E porque grandes redes? Vai se repetir com as farmácias o que já acontece com o setor de supermercados no Brasil? Aparentemente sim. Não faz muito tempo, de fato, que o próprio segmento de supermercados quis tomar de assalto o varejo de medicamentos colocando os mesmos nas gôndolas, o que acabou esbarrando na legislação. O motivo, no entanto, ficou claro, uma grande rede pode obter preços muito melhores dos distribuidores e produtores que uma unidade isolada, e transformar isto em redução de preço e/ou elevação da margem. Em essência, a mesma razão que faz dos nossos supermercados um segmento em oligopólio pode também fazer das farmácias a mesma coisa.

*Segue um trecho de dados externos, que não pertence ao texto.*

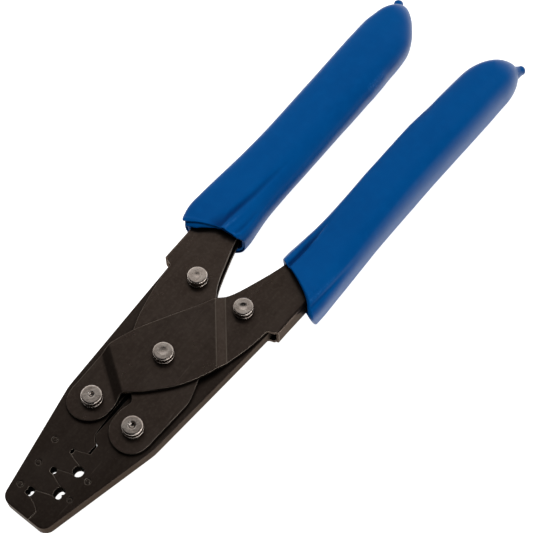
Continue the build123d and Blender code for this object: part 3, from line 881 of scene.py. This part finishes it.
def soften_seam(mesh, drip_base):
    """Smooths the skin where the drip leaves the end."""
    bm = bmesh.new()
    bm.from_mesh(mesh)
    centre = Vector(drip_base) * MM + Vector((0, 0, MID_Z))
    seam = [v for v in bm.verts if (v.co - centre).length < 0.0022]
    for _ in range(6):
        bmesh.ops.smooth_vert(bm, verts=seam, factor=0.5,
                              use_axis_x=True, use_axis_y=True, use_axis_z=True)
    bm.to_mesh(mesh)
    bm.free()


def grip(name, form, body, node, mat):
    ob = sleeve_object(name, form)
    join_drip(ob, drip_object(name + "_drip", form))
    mesh = ob.data
    soften_seam(mesh, form.drip_base)
    mesh.materials.clear()
    mesh.materials.append(mat)
    mesh.polygons.foreach_set("use_smooth", [True] * len(mesh.polygons))
    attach(ob, body)
    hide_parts(node)


grip("vinyl_grip_a", GRIP_A, "lever_a", "lever_a_grip", VINYL_A)
grip("vinyl_grip_b", GRIP_B, "lever_b", "lever_b_grip", VINYL_B)


# ------------------------------------------------------------------ floor
def pale_floor():
    """Self-lit floor, a little brighter to the camera than to the tool."""
    t = Material("pale_floor")
    seen = t.new("ShaderNodeLightPath").outputs["Is Camera Ray"]
    t.set(Base_Color=(0.55, 0.55, 0.55, 1), Roughness=0.9, Specular_IOR_Level=0.0,
          Emission_Color=(1, 1, 1, 1),
          Emission_Strength=t.remap(seen, span=(0, 1), to=(0.82, 0.99)))
    return t.mat


bm = bmesh.new()
bmesh.ops.create_grid(bm, x_segments=1, y_segments=1, size=3.0)
floor_mesh = bpy.data.meshes.new("floor")
bm.to_mesh(floor_mesh)
bm.free()
floor = bpy.data.objects.new("floor", floor_mesh)
scene.collection.objects.link(floor)
floor.location = (0.05, 0, -0.0002)
floor_mesh.materials.append(pale_floor())

# ------------------------------------------------------------------ world
# levels of the base, the far side, the rim at the horizon and the right side
WORLD_LOW, WORLD_FAR, WORLD_RIM, WORLD_SIDE = 0.005, 1.35, 0.10, 0.75
# (how far ahead of the camera, share of WORLD_FAR)
FAR_STEPS = [(0.05, 0.0), (0.32, 0.10), (0.51, 0.34), (0.67, 0.44), (0.95, 0.50)]


def studio():
    """Dark overhead and behind the camera, brighter on the far side, white low on the right."""
    world = bpy.data.worlds.new("studio")
    scene.world = world
    world.use_nodes = True
    t = Nodes(world.node_tree)
    direction = t.new("ShaderNodeTexCoord").outputs["Generated"]
    ahead = t.dot(direction, AHEAD)
    z = t.split(direction)["Z"]
    far = t.ramp(ahead, [(position, (c, c, c)) for position, c in FAR_STEPS])
    far = t.math("ADD", t.scaled(far, by=WORLD_FAR), WORLD_LOW)
    rim = t.remap(z, span=(0.02, 0.30), to=(WORLD_RIM, 0), smooth=True)
    rightwards = t.dot(direction, RIGHT)
    side = t.math("MULTIPLY",
                  t.remap(rightwards, span=(0.35, 0.78), to=(0, WORLD_SIDE), smooth=True),
                  t.remap(z, span=(0.30, 0.62), to=(1, 0), smooth=True))
    level = t.math("ADD", t.math("ADD", far, rim), side)
    # the camera itself sees white
    camera_ray = t.new("ShaderNodeLightPath").outputs["Is Camera Ray"]
    background = t.new("ShaderNodeBackground")
    t.put_all(background.inputs, ((1.0, 0.985, 0.97, 1),
                                  t.math("MAXIMUM", level, t.scaled(camera_ray, by=1.0))))
    t.link(background.outputs[0], t.new("ShaderNodeOutputWorld").inputs[0])


studio()

# ------------------------------------------------------------------ lights
LIT = Vector((0.045, 0, 0.01))        # the point all lights face


def area(name, offset, size, size_y, energy, glossy=True):
    light = bpy.data.lights.new(name, "AREA")
    light.shape = "RECTANGLE"
    light.size = size
    light.size_y = size_y
    light.energy = energy
    ob = bpy.data.objects.new(name, light)
    scene.collection.objects.link(ob)
    ob.location = LIT + offset
    ob.rotation_euler = (-offset).to_track_quat("-Z", "Y").to_euler()
    ob.visible_glossy = glossy


area("overhead", AHEAD * 0.22 - RIGHT * 0.06 + UP * 0.74, size=0.46, size_y=0.46,
     energy=5.0, glossy=False)
area("front", -AHEAD * 0.58 + RIGHT * 0.40 + UP * 0.40, size=0.42, size_y=0.20, energy=0.80)
area("right", RIGHT * 0.66 - AHEAD * 0.24 + UP * 0.30, size=0.30, size_y=0.16, energy=0.62)

# ------------------------------------------------------------------ camera
AIM = Vector((43.400, -3.713, 0))     # mm
DISTANCE = 362.924                    # mm

back = -AHEAD * math.cos(ELEVATION) + UP * math.sin(ELEVATION)
cam_up = AHEAD * math.sin(ELEVATION) + UP * math.cos(ELEVATION)
place = AIM + back * DISTANCE
cam = bpy.data.cameras.new("camera")
cam.sensor_width = 36
cam.lens = 80.73591
cam.clip_start = 0.01
camera = bpy.data.objects.new("camera", cam)
scene.collection.objects.link(camera)
camera.matrix_world = Matrix((
    (RIGHT.x, cam_up.x, back.x, place.x * MM),
    (RIGHT.y, cam_up.y, back.y, place.y * MM),
    (RIGHT.z, cam_up.z, back.z, place.z * MM + MID_Z),
    (0, 0, 0, 1)))
scene.camera = camera
scene.view_settings.view_transform = "Standard"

Ao que tudo indica a ideia é transformar farmácias, na medida do possível, em pequenos mercados. Hoje em dia o mix é liderado por medicamentos e cosméticos, mas já se tentou alimentos em geral e foi barrado pela legislação. Não é por acaso que as farmácias de redes se parecem cada vez mais com lojas de conveniência de luxo, você entra para comprar um remédio para dor de cabeça e sai com um celular, alguns chocolates, um creme para rugas e, quem sabe, até lembra de comprar o remédio.  Bom para a economia, bom para o cliente, bom para os empregados, a sociedade agradece.

Mas nem tudo são flores. O modelo atual lembra muito a formação das grandes redes varejistas brasileiras, e como elas a notícia ruim vem depois. Caso a tendência venha a se consolidar com as farmácias, o que não é certo pois o mercado é aqui muito mais restrito, a presença somente de grandes redes após a fase de consolidação pode ser prejudicial ao consumidor em função da prática de preços elevados já que não haveria concorrência. Pesquisas do Procon já revelam que a prática de preços abusivos em farmácias já é frequente e isto deveria acender um alerta junto aos órgãos de defesa do consumidor. É possível que o CADE tenha de começar a ver este setor antes que pouco mais de 10 redes representem a quase totalidade dos medicamentos vendidos no país.

(*) Professor do Departamento de Economia da UFPE.